Economic Justice

Reviewed by Annapoorna | Updated on Aug 27, 2020

Introduction

Our country aspires to be a society that enjoys a full and equal opportunity for everyone. And our economy is not balanced, with significant barriers hampering many people's ability to provide a decent living for their families. At the same time, political changes affect many people's basic living standards.

What is Economic Justice?

Economic justice is part and parcel of social justice. It is a set of moral principles to construct economic institutions, the ultimate aim of which is to give an opportunity for each person to have a sufficient material base on which to have a dignified and successful life.

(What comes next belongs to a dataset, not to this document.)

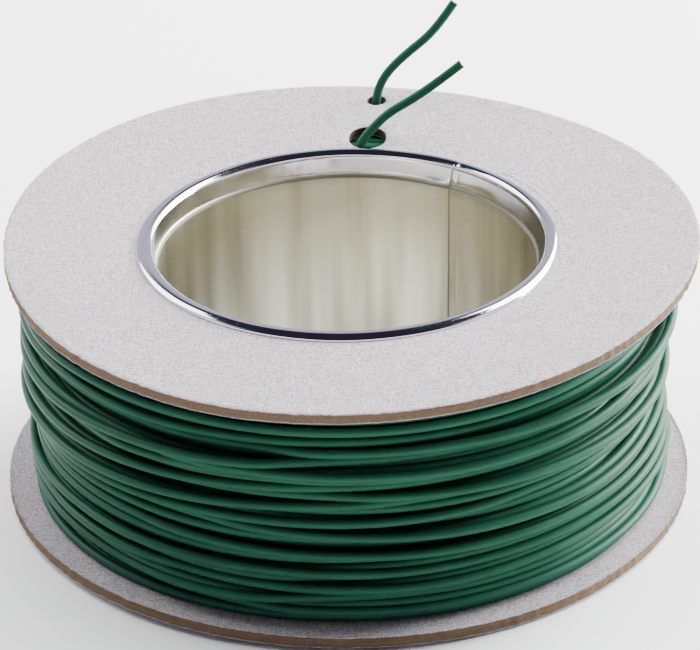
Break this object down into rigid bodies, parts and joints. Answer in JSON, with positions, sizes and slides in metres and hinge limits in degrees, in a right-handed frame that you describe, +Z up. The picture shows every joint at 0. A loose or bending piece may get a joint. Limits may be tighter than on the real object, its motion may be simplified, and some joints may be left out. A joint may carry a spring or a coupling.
{
  "type": "wire spool",
  "caption": "Round reel of insulated wire: laminated board flanges curled onto a hollow sheet-metal core, wire wound between them, free ends up through flange holes.",
  "frame": {"origin": "centre of the bottom rim's resting face, on the reel's axis", "axes": "+Z up along the reel's axis; +Y towards the two wire holes in the top flange, which lie about 5 degrees on its +X side"},
  "size_m": [0.2, 0.2, 0.1086],
  "materials": {
    "liner_paper": "matt pale grey paper with fine recycled fibres",
    "greyboard": "raw brown-grey board, fibrous where it is cut",
    "tinplate": "bright rolled tinplate, satin along the rolling direction, polished by forming at the rims",
    "wire_insulation": "dark green extruded plastic, semi-gloss",
    "copper": "bare copper strands, cut square"
  },
  "bodies": {
    "root": {"bottom_flange_outer_liner": "liner_paper", "bottom_flange_board": "greyboard", "bottom_flange_inner_liner": "liner_paper", "top_flange_inner_liner": "liner_paper", "top_flange_board": "greyboard", "top_flange_outer_liner": "liner_paper", "core_barrel": "tinplate", "wire_winding": "wire_insulation", "outer_tail_insulation": "wire_insulation", "outer_tail_conductor": "copper", "inner_tail_insulation": "wire_insulation", "inner_tail_conductor": "copper"}
  },
  "joints": []
}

Economic justice is a sub-category of welfare economics, with models often representing the ethical-social requirements of a given theory. It can be either 'in the broad' as of 'just social order' or 'in the small' as of 'how institutions distribute particular benefits and burdens'.

Understanding Economic Justice

The concept of economic justice crosses with the idea of economic prosperity at large. There is a belief that creating more opportunities to earn viable salaries for all members of society will contribute to sustained economic growth.

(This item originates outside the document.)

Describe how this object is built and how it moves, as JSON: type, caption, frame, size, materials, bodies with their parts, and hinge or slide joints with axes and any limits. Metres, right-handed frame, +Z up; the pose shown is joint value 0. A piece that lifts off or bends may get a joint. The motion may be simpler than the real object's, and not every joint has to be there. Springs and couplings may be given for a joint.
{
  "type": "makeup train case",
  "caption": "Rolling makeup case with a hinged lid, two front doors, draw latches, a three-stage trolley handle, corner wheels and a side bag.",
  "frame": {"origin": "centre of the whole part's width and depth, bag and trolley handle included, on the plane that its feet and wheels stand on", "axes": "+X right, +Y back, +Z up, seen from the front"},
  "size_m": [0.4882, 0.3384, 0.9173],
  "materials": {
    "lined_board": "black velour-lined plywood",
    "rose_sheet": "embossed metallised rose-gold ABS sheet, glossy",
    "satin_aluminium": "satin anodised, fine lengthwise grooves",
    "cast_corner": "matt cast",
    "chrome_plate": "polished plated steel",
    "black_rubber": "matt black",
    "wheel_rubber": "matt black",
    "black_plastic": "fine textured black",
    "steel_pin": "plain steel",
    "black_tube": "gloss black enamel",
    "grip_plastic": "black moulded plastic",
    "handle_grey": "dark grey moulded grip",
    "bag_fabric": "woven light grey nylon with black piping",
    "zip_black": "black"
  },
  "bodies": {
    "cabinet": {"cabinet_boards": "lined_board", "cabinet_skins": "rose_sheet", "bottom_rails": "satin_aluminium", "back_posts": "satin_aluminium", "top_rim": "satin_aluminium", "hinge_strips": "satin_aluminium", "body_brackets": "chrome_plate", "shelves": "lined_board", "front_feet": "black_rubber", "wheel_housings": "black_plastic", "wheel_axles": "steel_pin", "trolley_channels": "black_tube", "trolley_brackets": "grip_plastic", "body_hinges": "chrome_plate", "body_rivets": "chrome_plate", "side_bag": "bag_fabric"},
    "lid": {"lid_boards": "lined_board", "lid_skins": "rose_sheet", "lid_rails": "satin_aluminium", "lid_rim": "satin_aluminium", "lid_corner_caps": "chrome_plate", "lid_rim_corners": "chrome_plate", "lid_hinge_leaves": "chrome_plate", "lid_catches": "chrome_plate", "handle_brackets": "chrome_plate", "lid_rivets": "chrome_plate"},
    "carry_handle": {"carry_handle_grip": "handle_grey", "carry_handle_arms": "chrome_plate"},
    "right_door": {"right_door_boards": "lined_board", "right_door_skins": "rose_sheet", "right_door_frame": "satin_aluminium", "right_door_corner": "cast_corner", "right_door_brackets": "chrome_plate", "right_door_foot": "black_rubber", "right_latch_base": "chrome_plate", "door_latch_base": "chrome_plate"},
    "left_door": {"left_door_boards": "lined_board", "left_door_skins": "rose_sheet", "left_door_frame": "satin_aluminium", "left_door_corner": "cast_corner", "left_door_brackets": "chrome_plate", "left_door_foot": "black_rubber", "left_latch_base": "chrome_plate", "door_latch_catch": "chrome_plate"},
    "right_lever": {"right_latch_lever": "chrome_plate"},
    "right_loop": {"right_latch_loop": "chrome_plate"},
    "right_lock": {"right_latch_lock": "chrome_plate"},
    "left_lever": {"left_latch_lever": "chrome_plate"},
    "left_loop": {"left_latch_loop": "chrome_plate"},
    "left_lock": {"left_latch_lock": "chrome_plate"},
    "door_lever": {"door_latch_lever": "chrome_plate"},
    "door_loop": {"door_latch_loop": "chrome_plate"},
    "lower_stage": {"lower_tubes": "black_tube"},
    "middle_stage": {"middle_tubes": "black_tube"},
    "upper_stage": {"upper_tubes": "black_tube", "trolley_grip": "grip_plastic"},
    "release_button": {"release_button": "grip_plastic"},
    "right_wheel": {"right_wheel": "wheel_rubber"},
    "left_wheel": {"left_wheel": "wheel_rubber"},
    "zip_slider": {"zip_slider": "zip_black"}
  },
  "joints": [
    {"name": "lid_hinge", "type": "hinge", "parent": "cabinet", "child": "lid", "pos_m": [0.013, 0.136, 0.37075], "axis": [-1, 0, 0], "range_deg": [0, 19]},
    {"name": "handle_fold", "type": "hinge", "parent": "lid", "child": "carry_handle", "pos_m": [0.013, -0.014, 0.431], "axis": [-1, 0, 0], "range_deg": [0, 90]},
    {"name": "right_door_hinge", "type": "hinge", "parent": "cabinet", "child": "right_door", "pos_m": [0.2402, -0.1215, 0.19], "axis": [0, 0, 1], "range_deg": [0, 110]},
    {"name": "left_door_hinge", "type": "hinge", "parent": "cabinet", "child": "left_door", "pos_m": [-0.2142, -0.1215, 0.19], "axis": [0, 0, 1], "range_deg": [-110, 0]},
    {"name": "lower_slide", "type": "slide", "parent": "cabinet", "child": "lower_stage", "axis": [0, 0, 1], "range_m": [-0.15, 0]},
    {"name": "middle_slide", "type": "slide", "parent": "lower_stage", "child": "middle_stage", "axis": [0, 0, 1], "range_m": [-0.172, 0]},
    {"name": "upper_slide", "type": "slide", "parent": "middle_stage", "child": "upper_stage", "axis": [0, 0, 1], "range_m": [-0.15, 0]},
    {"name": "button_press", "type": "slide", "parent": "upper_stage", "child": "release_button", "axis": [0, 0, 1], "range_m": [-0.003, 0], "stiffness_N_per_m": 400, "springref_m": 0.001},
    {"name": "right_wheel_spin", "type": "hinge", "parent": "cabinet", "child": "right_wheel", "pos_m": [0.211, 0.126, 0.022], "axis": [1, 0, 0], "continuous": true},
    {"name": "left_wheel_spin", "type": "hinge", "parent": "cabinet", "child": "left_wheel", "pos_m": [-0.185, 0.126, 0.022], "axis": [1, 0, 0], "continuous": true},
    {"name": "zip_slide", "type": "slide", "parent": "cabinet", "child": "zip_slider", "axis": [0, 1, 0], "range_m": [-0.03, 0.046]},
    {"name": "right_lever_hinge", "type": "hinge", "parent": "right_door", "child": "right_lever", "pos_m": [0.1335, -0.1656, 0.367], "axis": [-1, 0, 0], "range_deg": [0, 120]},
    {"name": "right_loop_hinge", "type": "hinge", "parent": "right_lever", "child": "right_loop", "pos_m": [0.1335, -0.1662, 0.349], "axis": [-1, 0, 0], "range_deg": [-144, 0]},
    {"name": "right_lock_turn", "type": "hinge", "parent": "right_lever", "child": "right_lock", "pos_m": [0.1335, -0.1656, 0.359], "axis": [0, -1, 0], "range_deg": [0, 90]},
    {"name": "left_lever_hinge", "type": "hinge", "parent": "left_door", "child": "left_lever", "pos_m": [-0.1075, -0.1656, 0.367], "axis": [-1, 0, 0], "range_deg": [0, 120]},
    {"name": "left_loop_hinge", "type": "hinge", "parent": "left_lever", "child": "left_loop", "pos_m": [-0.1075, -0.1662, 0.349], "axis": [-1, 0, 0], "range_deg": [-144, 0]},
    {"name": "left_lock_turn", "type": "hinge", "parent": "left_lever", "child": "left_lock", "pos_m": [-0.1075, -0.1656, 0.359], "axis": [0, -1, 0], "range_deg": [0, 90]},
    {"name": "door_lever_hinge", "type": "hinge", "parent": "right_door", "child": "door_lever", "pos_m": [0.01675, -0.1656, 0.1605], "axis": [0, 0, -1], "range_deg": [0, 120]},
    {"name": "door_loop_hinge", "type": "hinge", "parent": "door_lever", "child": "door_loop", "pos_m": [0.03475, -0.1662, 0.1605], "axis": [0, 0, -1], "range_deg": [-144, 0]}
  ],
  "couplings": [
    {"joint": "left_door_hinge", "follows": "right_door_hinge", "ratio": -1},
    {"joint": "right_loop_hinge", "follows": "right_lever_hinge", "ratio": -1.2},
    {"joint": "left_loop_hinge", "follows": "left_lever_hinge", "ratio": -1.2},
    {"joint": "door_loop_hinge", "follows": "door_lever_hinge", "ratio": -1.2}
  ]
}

When more people are in a position to provide for themselves and maintain stable discretionary income, they will mostly spend their money on commodities, which in turn drives demand in the economy. Economic justice can include resolving pay disparities and other earnings deficits.

For example, there may be workers employed in jobs who do not use their skills to the full. This typically leads employees to earn wages that do not reflect the full potential of their skills. As a result, they aren't getting the highest income they should make. Such a loss of possible wages creates economic inefficiency because those workers won't have the income to participate in it to the fullest.

If this inefficiency reaches a substantial magnitude, it can slow the economy. It implies that large sections of the population do not buy goods and services that they might otherwise have to spend on during this time.

Another attempt to achieve economic justice is a program of progressive taxation, in which the level of tax increases as the sum of base income rises. Progressive taxation is aimed at remedying income inequality and providing funding for social services, public infrastructure, and education.